To test our trapezoid function, we make an array for x for a number of values between -r and +r, and use the mycircle function to get an array for y.

x = np.linspace(-2,2,100)
y = mycircle(x)

a = trap(x,y)
print(f"Area of half of a circle of 2 radius: {a:.5f}")

This returns the value: 6.27644. This can be compared to the actual value: $2\pi$, which evaluates to about 6.283: about a 0.1% error between the two.

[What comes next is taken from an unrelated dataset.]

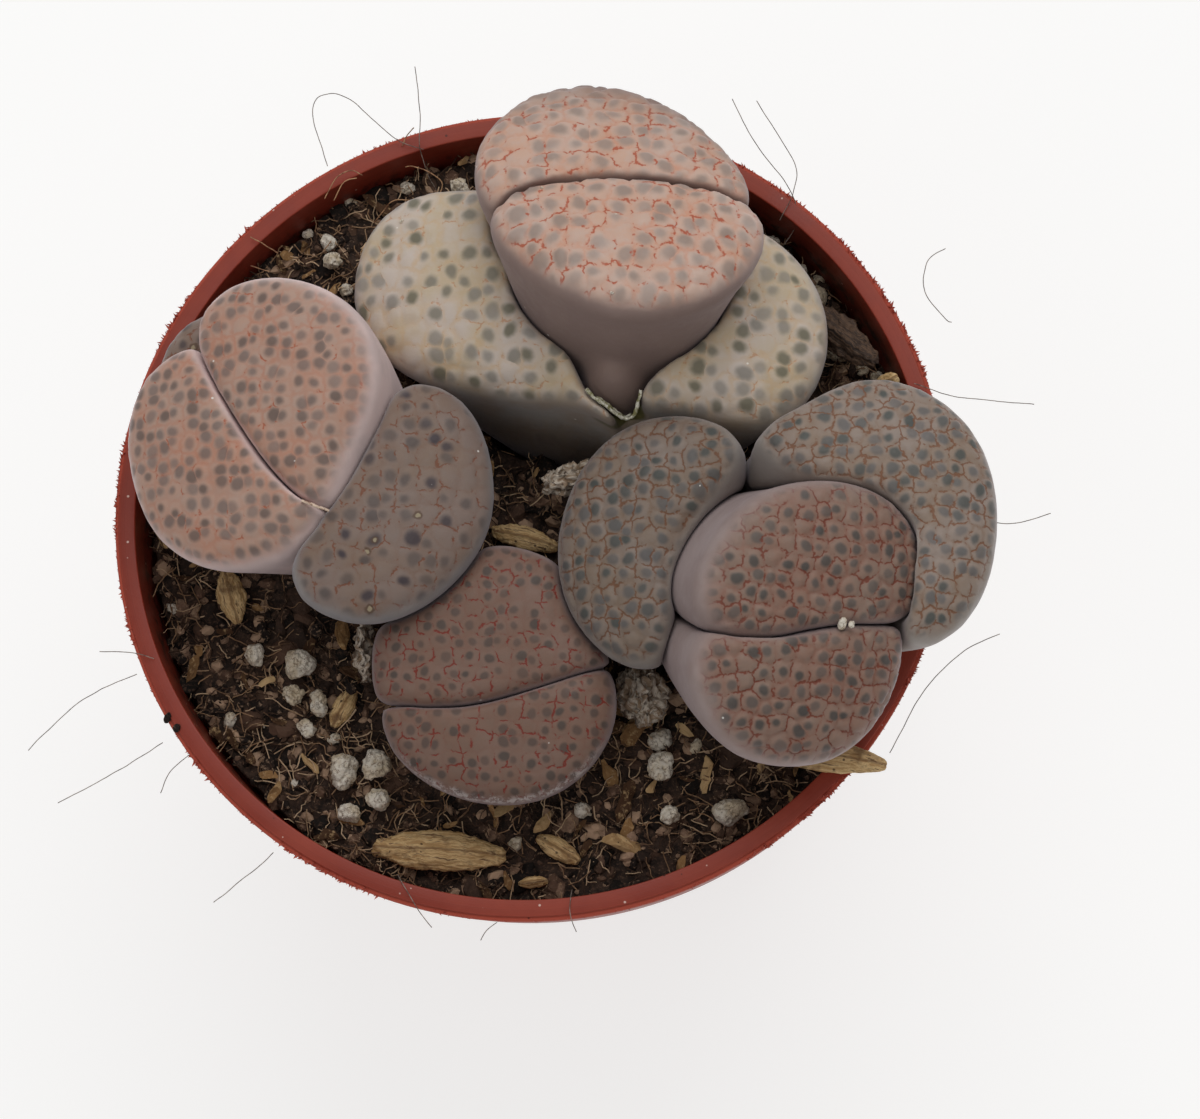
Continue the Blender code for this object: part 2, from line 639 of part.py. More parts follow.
def make_flake(name, start, end, width, arch, roll):
    # A long lens of even thickness, arched along and across, pointed at both ends.
    start, end = Vector(start), Vector(end)
    along = (end - start).normalized()
    side = along.cross(Vector((0.0, 0.0, 1.0))).normalized()
    over = side.cross(along)
    spin = math.radians(roll)
    across = side * math.cos(spin) + over * math.sin(spin)
    lift = over * math.cos(spin) - side * math.sin(spin)
    bm = bmesh.new()
    sections = []
    for i in range(FLAKE_STEPS + 1):
        t = i / FLAKE_STEPS
        swell = math.sin(math.pi * (FLAKE_TIP + (1.0 - 2.0 * FLAKE_TIP) * t)) ** FLAKE_FULLNESS
        middle = start.lerp(end, t) + lift * (arch * math.sin(math.pi * t))
        half = across * (0.5 * width * swell)
        rise = lift * (FLAKE_RISE * width * swell)
        thick = lift * FLAKE_THICKNESS
        sections.append([bm.verts.new(point) for point in (
            middle - half, middle + rise, middle + half,
            middle + half - thick, middle + rise - thick, middle - half - thick)])
    join_rings(bm, sections)
    bm.faces.new(sections[0])
    bm.faces.new(sections[-1])
    colour = FLAKE_COLOURS.get(name, HUSK_COLOUR)
    return add_object(name, bm, make_material(name + " dry", colour, 0.8), 60.0)


def make_remains(name, centre, half_sizes, turn, colour):
    # A crumpled lump: a sphere with a few soft folds.
    bm = bmesh.new()
    made = bmesh.ops.create_icosphere(bm, subdivisions=2, radius=1.0)
    spin = math.radians(turn)
    for vert in made["verts"]:
        waves = [vert.co[k] * FOLD_WAVES[k] for k in range(3)]
        fold = 1.0 + FOLD_DEPTH * math.sin(waves[0] + waves[2]) * math.cos(waves[1])
        x, y, z = (vert.co[k] * half_sizes[k] * fold for k in range(3))
        vert.co = Vector(centre) + Vector((x * math.cos(spin) - y * math.sin(spin),
                                           x * math.sin(spin) + y * math.cos(spin), z))
    return add_object(name, bm, make_material(name + " dry", colour, 0.85), 60.0)


def main():
    clear_scene()
    make_pot()
    make_soil(make_leaves())
    for number, (x, y, radius) in enumerate(GRAINS, 1):
        make_grain(number, x, y, radius)
    for name, (start, end, width, arch, roll) in FLAKES.items():
        make_flake(name, start, end, width, arch, roll)
    for name, (centre, half_sizes, turn, colour) in REMAINS.items():
        make_remains(name, centre, half_sizes, turn, colour)


main()
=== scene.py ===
import math

import bmesh
import bpy
import numpy as np
from mathutils import Matrix, Vector


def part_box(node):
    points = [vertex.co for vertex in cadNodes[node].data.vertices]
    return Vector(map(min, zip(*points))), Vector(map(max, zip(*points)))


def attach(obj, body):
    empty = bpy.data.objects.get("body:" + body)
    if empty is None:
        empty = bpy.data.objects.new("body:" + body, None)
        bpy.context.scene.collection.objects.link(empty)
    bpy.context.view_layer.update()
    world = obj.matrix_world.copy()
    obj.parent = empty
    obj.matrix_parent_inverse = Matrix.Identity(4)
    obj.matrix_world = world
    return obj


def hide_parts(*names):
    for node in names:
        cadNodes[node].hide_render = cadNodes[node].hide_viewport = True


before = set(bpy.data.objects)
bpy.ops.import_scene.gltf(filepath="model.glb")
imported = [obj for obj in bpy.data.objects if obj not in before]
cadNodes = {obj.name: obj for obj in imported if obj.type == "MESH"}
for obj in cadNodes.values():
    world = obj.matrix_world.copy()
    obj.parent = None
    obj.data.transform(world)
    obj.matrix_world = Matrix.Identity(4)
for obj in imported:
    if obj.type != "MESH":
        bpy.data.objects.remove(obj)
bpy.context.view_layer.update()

mm = 0.001
origin = (0.0, 0.0, 0.0)
print("frame loaded,", len(cadNodes), "nodes")


def paint(red, green, blue):
    # a colour as a screen shows it, made linear
    channels = [v / 255.0 for v in (red, green, blue)]
    linear = [v / 12.92 if v <= 0.04045 else ((v + 0.055) / 1.055) ** 2.4 for v in channels]
    return (*linear, 1.0)


# node helpers for shader and geometry trees: most find their tree from a socket they are given

def pick(sockets, key):
    if isinstance(key, int):
        return sockets[key]
    return next(s for s in sockets if s.name == key and s.enabled)


def setInput(tree, socket, value):
    if isinstance(value, bpy.types.NodeSocket):
        tree.links.new(value, socket)
    else:
        socket.default_value = value


def addNode(tree, kind, inputs=None, **settings):
    node = tree.nodes.new(kind)
    for key, value in settings.items():
        setattr(node, key, value)
    for key, value in (inputs or {}).items():
        setInput(tree, pick(node.inputs, key), value)
    return node


def treeOf(*values):
    return next(v.id_data for v in values if isinstance(v, bpy.types.NodeSocket))


def calc(operation, *values, clamp=False):
    return addNode(treeOf(*values), "ShaderNodeMath", dict(enumerate(values)), operation=operation,
                   use_clamp=clamp).outputs[0]


def times(first, second, clamp=False):
    return calc("MULTIPLY", first, second, clamp=clamp)


def plus(first, second):
    return calc("ADD", first, second)


def minus(first, second):
    return calc("SUBTRACT", first, second)


def vecCalc(operation, *values):
    node = addNode(treeOf(*values), "ShaderNodeVectorMath", dict(enumerate(values)),
                   operation=operation)
    return node.outputs["Value" if operation in ("DOT_PRODUCT", "LENGTH") else "Vector"]


def scaled(vector, factor):
    node = addNode(treeOf(vector), "ShaderNodeVectorMath", {0: vector, "Scale": factor},
                   operation="SCALE")
    return node.outputs["Vector"]


def mapped(value, fromMin, fromMax, toMin=0.0, toMax=1.0, smooth=True):
    inputs = {"Value": value, "From Min": fromMin, "From Max": fromMax, "To Min": toMin,
              "To Max": toMax}
    kind = "SMOOTHSTEP" if smooth else "LINEAR"
    return addNode(treeOf(value), "ShaderNodeMapRange", inputs, interpolation_type=kind).outputs[0]


def mixed(factor, first, second):
    node = addNode(treeOf(factor), "ShaderNodeMix", {"Factor": factor, "A": first, "B": second},
                   data_type="RGBA")
    return pick(node.outputs, "Result")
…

If we increase the number of steps for x, the accuracy improves.

Gaussian Distribution

The Gaussian function is given by:

$$f(x) = \frac{1}{\sqrt{2\pi}\sigma}e^{\frac{1}{2}(\frac{x-\bar{x}}{\sigma})^2}$$

First, we define a function for this function:

def mygauss(x,mean,sigma):
  fx=1/(np.sqrt(2*np.pi)*sigma)*np.exp(-0.5*((x-mean)/sigma)**2)
  return fx

We can use our function alongside our trapezoid function to get the area and compare it to known values.

x = np.linspace(-1,1,1000)
y = mygauss(x,0,1)
a = trap(x,y)
a_theo = 0.682
error = (a-a_theo)/a_theo*100
print(f"percent error = {error}%")

This returns a %error of 0.101%.

x = np.linspace(-2,2,100)
y = mygauss(x,0,1)
a = trap(x,y)
a_theo = 0.272+0.682
error = (a-a_theo)/a_theo*100
print(f"percent error = {error}%")

This returns a %error of 0.049%.

x = np.linspace(-3,3,100)
y = mygauss(x,0,1)
a = trap(x,y)
a_theo = 0.042+0.272+0.682
error = (a-a_theo)/a_theo*100
print(f"percent error = {error}%")

This returns a %error of 0.130%.

Compared to Built-In Functions

Numpy has its own trapezoid integration function so we can compare our function to theirs.

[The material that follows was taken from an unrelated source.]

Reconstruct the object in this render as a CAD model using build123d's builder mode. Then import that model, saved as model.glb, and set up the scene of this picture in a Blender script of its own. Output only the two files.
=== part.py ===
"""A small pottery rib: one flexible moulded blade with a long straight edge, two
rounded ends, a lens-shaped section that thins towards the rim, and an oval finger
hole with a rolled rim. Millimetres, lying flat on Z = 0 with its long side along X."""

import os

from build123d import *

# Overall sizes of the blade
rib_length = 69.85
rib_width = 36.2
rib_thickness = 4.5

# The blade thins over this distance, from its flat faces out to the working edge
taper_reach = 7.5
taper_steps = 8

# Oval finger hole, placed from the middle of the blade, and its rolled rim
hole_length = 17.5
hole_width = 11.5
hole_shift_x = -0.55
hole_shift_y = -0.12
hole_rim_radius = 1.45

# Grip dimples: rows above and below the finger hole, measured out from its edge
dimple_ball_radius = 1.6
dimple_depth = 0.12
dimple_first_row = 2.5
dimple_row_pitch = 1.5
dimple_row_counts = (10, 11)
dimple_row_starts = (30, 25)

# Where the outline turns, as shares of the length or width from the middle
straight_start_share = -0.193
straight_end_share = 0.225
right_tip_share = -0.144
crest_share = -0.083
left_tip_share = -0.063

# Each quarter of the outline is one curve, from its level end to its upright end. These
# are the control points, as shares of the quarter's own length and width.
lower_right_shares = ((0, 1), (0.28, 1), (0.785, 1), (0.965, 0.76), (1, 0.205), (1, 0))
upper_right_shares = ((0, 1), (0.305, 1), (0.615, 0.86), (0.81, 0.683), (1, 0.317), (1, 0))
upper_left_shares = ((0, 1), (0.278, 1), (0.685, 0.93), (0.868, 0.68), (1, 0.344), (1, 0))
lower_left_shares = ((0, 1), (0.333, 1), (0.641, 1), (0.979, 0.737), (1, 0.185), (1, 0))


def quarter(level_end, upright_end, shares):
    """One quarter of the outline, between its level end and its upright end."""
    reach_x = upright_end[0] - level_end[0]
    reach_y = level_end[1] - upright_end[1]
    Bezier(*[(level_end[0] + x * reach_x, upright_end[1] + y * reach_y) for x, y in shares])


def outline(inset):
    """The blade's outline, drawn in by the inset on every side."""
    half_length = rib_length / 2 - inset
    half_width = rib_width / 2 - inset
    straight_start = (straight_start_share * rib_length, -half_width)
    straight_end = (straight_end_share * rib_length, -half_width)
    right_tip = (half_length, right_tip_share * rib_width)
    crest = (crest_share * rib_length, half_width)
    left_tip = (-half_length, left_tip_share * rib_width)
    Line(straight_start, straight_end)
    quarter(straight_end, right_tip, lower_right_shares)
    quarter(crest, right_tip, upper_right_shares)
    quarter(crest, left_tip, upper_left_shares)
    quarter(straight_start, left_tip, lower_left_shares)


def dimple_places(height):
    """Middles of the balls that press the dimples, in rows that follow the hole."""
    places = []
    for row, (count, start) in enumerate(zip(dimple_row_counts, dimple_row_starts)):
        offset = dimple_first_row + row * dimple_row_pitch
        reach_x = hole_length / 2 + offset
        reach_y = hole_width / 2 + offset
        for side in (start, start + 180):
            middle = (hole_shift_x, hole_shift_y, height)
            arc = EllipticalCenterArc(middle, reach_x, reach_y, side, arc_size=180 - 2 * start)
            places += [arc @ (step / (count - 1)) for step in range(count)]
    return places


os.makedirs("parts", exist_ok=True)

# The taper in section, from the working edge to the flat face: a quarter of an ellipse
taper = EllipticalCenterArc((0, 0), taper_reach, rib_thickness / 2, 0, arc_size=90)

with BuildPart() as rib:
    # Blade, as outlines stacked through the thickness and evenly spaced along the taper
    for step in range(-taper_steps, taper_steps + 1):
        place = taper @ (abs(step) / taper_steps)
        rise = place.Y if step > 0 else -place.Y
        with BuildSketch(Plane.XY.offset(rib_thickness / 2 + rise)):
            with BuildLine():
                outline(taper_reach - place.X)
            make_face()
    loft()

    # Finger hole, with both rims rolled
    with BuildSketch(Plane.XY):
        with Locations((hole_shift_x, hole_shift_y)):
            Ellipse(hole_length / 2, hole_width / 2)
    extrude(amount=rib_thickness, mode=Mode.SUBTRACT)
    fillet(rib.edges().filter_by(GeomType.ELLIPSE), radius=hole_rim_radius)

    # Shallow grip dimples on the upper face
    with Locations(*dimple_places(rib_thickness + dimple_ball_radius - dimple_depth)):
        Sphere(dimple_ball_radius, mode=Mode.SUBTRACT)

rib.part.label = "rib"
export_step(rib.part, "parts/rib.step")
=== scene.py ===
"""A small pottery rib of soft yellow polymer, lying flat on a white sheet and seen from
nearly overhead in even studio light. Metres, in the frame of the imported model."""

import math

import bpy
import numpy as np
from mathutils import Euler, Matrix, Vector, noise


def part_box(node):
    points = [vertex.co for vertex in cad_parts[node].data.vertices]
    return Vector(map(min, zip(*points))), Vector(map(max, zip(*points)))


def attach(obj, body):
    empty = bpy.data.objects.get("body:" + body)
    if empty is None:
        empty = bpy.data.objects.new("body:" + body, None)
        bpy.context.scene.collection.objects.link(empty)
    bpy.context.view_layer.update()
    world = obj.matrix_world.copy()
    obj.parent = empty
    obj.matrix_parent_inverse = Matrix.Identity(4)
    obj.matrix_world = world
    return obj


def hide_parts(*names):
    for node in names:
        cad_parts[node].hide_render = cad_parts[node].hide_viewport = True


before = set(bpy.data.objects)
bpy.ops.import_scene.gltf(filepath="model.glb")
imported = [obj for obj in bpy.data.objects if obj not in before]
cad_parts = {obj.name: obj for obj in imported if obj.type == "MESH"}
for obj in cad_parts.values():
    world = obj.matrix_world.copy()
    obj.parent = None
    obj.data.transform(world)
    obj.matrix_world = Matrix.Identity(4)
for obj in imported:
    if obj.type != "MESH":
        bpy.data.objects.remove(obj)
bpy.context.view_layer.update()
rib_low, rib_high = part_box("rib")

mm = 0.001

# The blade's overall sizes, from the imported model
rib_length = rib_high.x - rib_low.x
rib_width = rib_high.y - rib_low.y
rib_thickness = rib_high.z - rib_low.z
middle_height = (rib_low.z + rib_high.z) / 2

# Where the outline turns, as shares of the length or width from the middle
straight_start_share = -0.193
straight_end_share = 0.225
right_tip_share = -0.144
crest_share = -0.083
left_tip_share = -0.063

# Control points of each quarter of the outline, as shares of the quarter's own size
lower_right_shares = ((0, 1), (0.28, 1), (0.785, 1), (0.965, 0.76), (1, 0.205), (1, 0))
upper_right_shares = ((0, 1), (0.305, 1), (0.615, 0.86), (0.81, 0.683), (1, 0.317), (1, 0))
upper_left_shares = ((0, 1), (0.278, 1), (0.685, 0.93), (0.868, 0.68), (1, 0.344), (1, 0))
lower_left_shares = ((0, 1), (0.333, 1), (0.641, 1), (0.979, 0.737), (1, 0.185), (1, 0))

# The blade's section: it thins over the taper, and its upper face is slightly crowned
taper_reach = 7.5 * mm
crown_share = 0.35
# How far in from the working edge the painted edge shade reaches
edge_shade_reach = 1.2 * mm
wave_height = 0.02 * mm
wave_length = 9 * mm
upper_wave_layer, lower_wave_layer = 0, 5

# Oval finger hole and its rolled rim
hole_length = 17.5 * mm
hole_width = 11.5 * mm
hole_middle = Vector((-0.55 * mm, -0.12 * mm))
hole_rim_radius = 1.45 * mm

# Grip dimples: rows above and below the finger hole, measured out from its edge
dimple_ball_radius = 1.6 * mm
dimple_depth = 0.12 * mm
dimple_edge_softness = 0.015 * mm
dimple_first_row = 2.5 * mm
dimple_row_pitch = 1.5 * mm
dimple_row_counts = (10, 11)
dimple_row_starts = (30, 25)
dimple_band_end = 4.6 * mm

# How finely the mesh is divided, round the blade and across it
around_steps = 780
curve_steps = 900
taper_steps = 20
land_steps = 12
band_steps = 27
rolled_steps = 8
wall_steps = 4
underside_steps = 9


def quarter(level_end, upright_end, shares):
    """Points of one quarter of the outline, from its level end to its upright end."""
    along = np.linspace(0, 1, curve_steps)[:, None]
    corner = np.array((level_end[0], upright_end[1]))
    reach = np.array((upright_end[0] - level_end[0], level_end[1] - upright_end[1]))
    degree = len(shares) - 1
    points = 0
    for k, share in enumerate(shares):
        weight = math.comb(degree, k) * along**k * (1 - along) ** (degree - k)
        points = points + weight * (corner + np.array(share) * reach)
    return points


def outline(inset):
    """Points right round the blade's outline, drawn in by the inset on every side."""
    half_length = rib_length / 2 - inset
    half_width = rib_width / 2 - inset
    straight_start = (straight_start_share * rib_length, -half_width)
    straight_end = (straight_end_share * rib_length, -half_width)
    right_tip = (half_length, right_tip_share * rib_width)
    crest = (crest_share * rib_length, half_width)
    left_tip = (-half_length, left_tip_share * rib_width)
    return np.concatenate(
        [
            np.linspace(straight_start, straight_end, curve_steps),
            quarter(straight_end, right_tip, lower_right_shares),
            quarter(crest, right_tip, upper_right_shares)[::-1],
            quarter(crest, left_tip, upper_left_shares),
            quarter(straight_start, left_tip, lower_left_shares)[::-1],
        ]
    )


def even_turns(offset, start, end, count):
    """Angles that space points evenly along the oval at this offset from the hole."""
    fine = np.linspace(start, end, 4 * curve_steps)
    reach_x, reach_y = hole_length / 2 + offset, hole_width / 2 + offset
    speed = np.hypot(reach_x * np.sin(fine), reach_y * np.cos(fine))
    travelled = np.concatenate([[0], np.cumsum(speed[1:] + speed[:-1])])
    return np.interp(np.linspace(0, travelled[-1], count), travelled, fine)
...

# import scipy.integrate.trapezoid

# set up x and y arrays for the half circle
x = np.linspace(-2,2,100)
y = mycircle(x)
# call scipy.integrate.trapezoid to perform the integration
a=trap(x,y)
a_t=np.trapezoid(y,x)
# print your result and the expected answer in a formatted print statement
print(f"res: {a}, exp: {a_t}")

This returns: res: 6.276436078403621, exp: 6.276436078403619

# import scipy.integrate.trapezoid

# set up x and y arrays for the gaussian
x = np.linspace(-1,1,100)
y = mygauss(x,0,1)
# call scipy.integrate.trapezoid to perform the integration between $-1\sigma \le x \le 1\sigma$.
a=trap(x,y)
a_t=np.trapezoid(y,x)
# print your result and the expected answer in a formatted print statement
print(f"res: {a}, exp: {a_t}")

This returns: res: 0.6826730329991482, exp: 0.6826730329991479.

Monte Carlo

For x and y arrays containing random values within the plot area of our half-circle, we define a function to plot them and calculate the area.

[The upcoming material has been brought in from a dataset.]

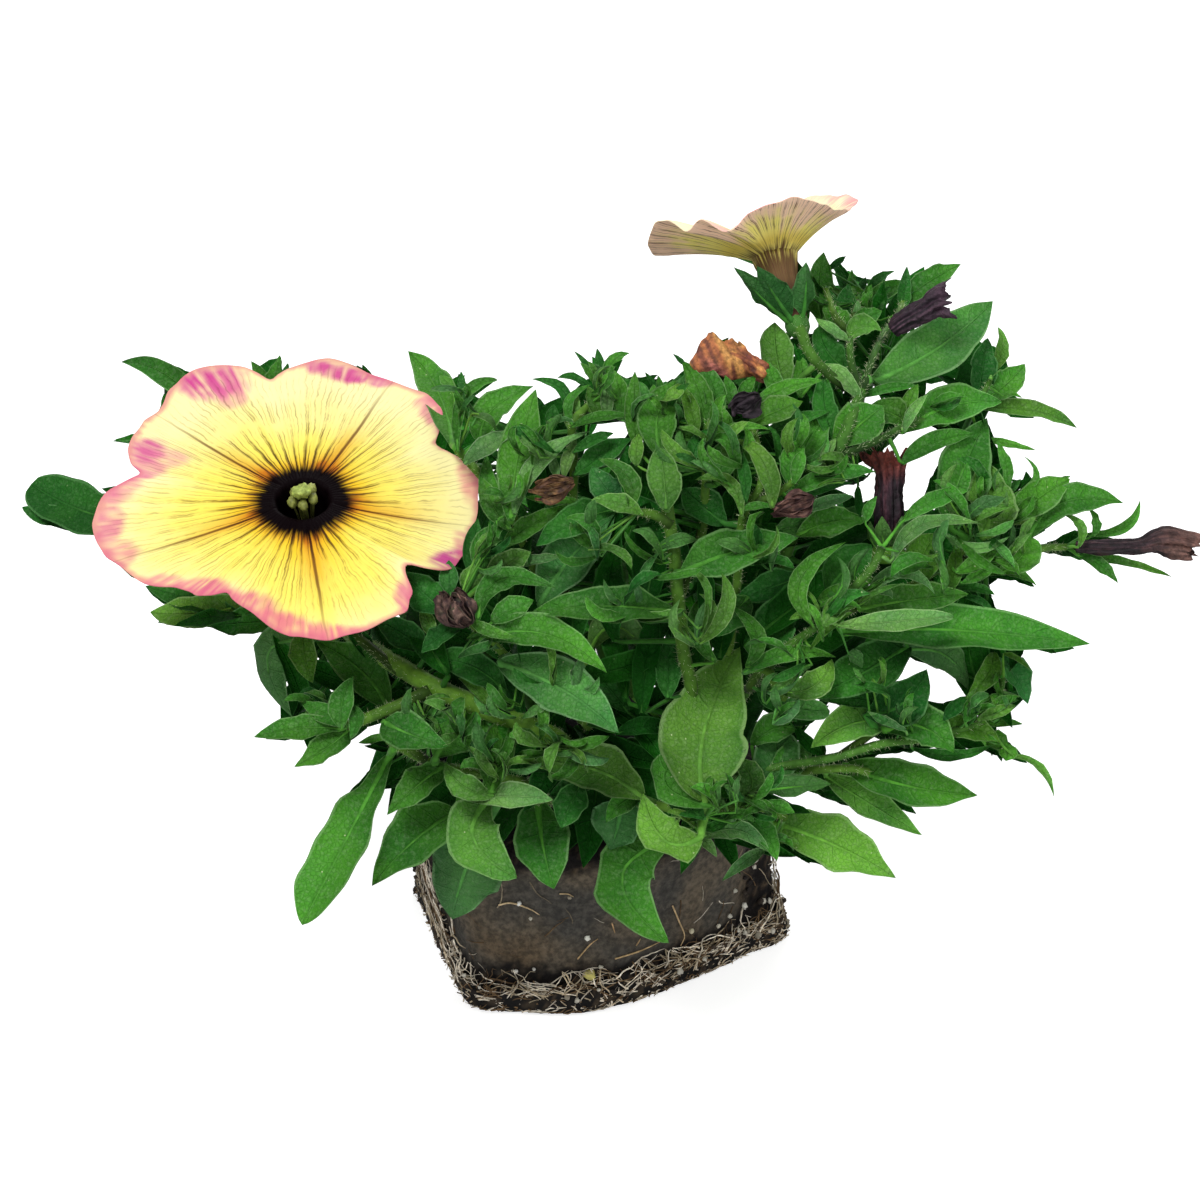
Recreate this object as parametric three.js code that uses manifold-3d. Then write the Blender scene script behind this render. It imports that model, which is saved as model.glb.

def mcintegrate(x,y,visualize=False):
  if visualize==True:
    plt.figure()
    fx = mycircle(x)

    plt.xlabel("x")
    plt.ylabel("y")

    goodx=[]
    goody=[]
    badx=[]
    bady=[]

    for i in range(0,len(x)):
      if y[i]<=fx[i]:
        goodx.append(x[i])
        goody.append(y[i])
      else:
        badx.append(x[i])
        bady.append(y[i])

    plt.plot(goodx,goody,"bo",label="good")
    plt.plot(badx,bady,"ro",label="bad")



    title=len(goodx)/(len(goodx)+len(badx))*8
    plt.title(f"area={title}")

    x1=np.linspace(-2,2,100)
    y1=mycircle(x1)
    plt.plot(x1,y1,"k-",label="function",linewidth=4)

    plt.legend()
  else:
    return None

Then we run our function:

x=np.random.uniform(-2,2,1000)
y=np.random.uniform(0,2,1000)
mcintegrate(x,y,visualize=True)

Resultant plot:

The title of the plot (area) is calculated using the formula that was displayed above in the Overview.